Entries supplied:

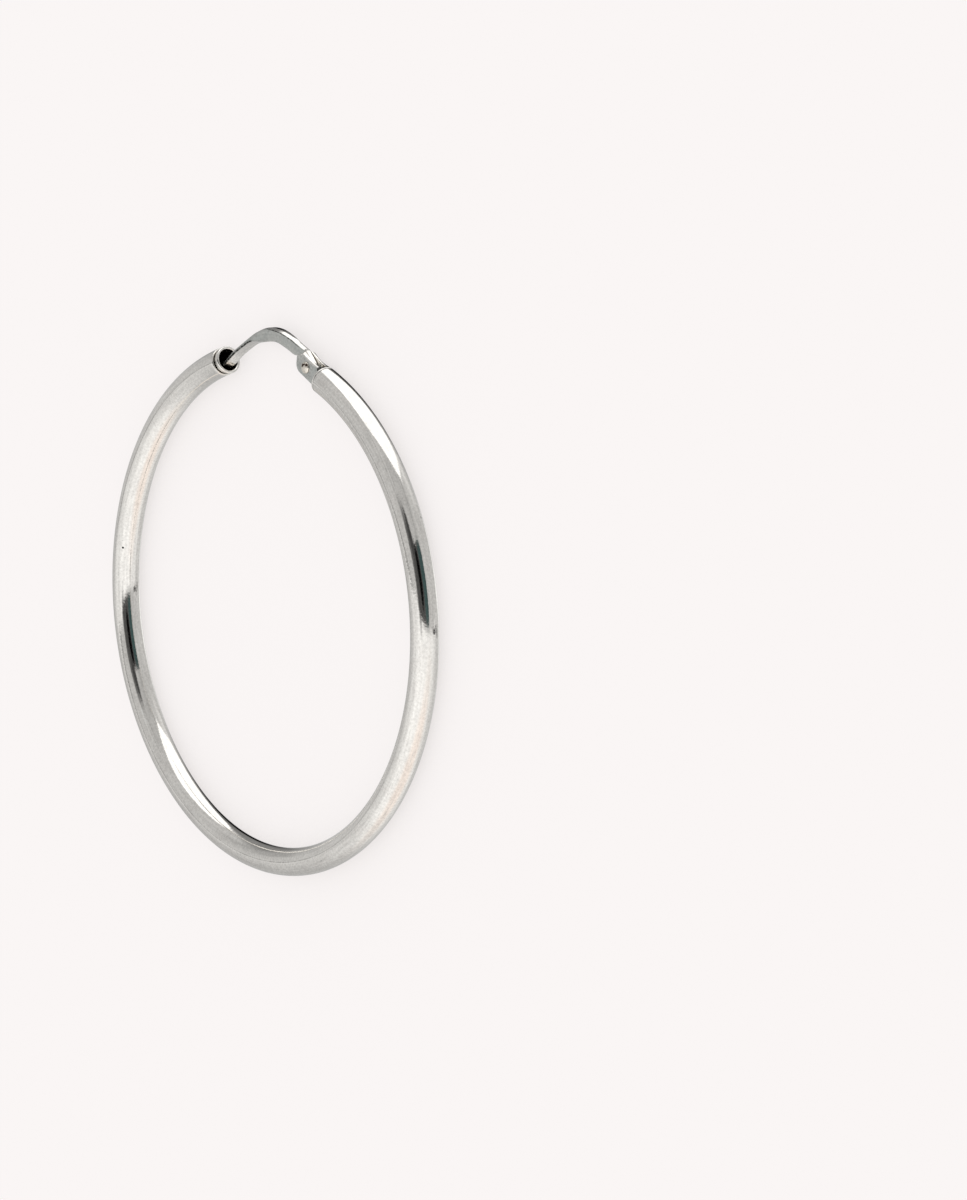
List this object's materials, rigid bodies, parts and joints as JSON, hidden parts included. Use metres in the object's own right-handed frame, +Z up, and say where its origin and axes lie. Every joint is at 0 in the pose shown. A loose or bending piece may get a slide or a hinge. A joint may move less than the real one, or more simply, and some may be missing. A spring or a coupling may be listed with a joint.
{
  "type": "hinged hoop earring",
  "caption": "Round tube hoop earring lying on its side, with an arched ear wire that turns on a rivet between fork cheeks and drops its tip into a flared mouth ring.",
  "frame": {"origin": "on the surface that the hoop lies on, under the middle of the whole outline", "axes": "+Z up, square to the hoop's plane; +Y from the middle towards the ear wire; +X towards the hinge's side"},
  "size_m": [0.0474, 0.0488, 0.0025],
  "materials": {
    "tube_silver": "polished silver with fine scratches and light tarnish",
    "ring_silver": "polished silver",
    "fork_silver": "satin silver with small dents",
    "rivet_silver": "satin silver with dark specks",
    "wire_silver": "tumbled silver"
  },
  "bodies": {
    "hoop": {"hoop_tube": "tube_silver", "mouth_ring": "ring_silver", "hinge_fork": "fork_silver", "hinge_rivet": "rivet_silver"},
    "ear_wire": {"ear_wire": "wire_silver"}
  },
  "joints": [
    {"name": "ear_wire_hinge", "type": "hinge", "parent": "hoop", "child": "ear_wire", "pos_m": [0.0058, 0.02149, 0.00123], "axis": [0, 0, -1], "range_deg": [0, 90]}
  ]
}
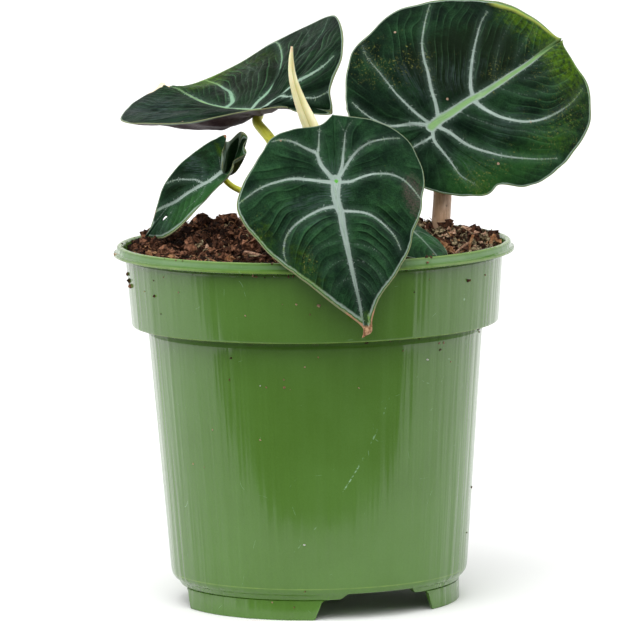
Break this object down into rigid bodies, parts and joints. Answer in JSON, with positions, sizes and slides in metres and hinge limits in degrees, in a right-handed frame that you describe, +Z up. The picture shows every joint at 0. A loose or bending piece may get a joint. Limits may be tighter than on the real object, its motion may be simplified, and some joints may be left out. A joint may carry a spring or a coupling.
{
  "type": "potted alocasia plant",
  "caption": "Small velvet-leaved alocasia with pale-veined dark leaves on bent stalks, in a round green plastic nursery pot with a tall collar, feet and dark soil.",
  "frame": {"origin": "centre of the bounding box of the whole plant, on the plane that the pot's feet stand on", "axes": "+Z up, from the pot's feet to the leaves; -Y towards the viewer of the picture, the side that the front leaf hangs over; +X to the viewer's right"},
  "size_m": [0.1452, 0.137, 0.1779],
  "materials": {
    "pot": "semi-gloss mid green, lightly scratched, with specks of soil",
    "soil": "matt dark brown peat and coco fibre crumbs with a few orange chips",
    "leaf": "velvety near-black green above with silvery pale green veins, duller below",
    "green_stalk": "smooth yellow-green to olive",
    "tan_stalk": "dull pinkish tan with long fine streaks",
    "rolled_leaf": "smooth cream to pale yellow-green with a tan tip"
  },
  "bodies": {
    "root": {"pot": "pot", "soil": "soil", "front_blade": "leaf", "right_blade": "leaf", "left_blade": "leaf", "young_left_blade": "leaf", "young_right_blade": "leaf", "rolled_leaf": "rolled_leaf", "front_stalk": "green_stalk", "right_stalk": "tan_stalk", "left_stalk": "green_stalk", "young_left_stalk": "green_stalk", "young_right_stalk": "green_stalk"}
  },
  "joints": []
}
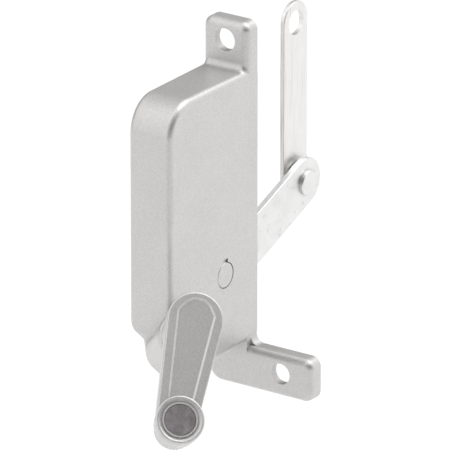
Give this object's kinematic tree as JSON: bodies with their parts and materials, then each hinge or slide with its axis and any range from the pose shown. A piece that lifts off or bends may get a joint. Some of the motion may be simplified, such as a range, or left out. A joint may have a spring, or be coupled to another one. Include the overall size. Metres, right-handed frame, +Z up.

Instructions for the task: From the data above, copy each line that holds "frame".

Reply to the exercise:
List this object's materials, rigid bodies, parts and joints as JSON, hidden parts included. Use metres in the object's own right-handed frame, +Z up, and say where its origin and axes lie. Every joint is at 0 in the pose shown. A loose or bending piece may get a slide or a hinge. A joint may move less than the real one, or more simply, and some may be missing. A spring or a coupling may be listed with a joint.
  "frame": {"origin": "on the surface that the hoop lies on, under the middle of the whole outline", "axes": "+Z up, square to the hoop's plane; +Y from the middle towards the ear wire; +X towards the hinge's side"},
Break this object down into rigid bodies, parts and joints. Answer in JSON, with positions, sizes and slides in metres and hinge limits in degrees, in a right-handed frame that you describe, +Z up. The picture shows every joint at 0. A loose or bending piece may get a joint. Limits may be tighter than on the real object, its motion may be simplified, and some joints may be left out. A joint may carry a spring or a coupling.
  "frame": {"origin": "centre of the bounding box of the whole plant, on the plane that the pot's feet stand on", "axes": "+Z up, from the pot's feet to the leaves; -Y towards the viewer of the picture, the side that the front leaf hangs over; +X to the viewer's right"},
Give this object's kinematic tree as JSON: bodies with their parts and materials, then each hinge or slide with its axis and any range from the pose shown. A piece that lifts off or bends may get a joint. Some of the motion may be simplified, such as a range, or left out. A joint may have a spring, or be coupled to another one. Include the overall size. Metres, right-handed frame, +Z up.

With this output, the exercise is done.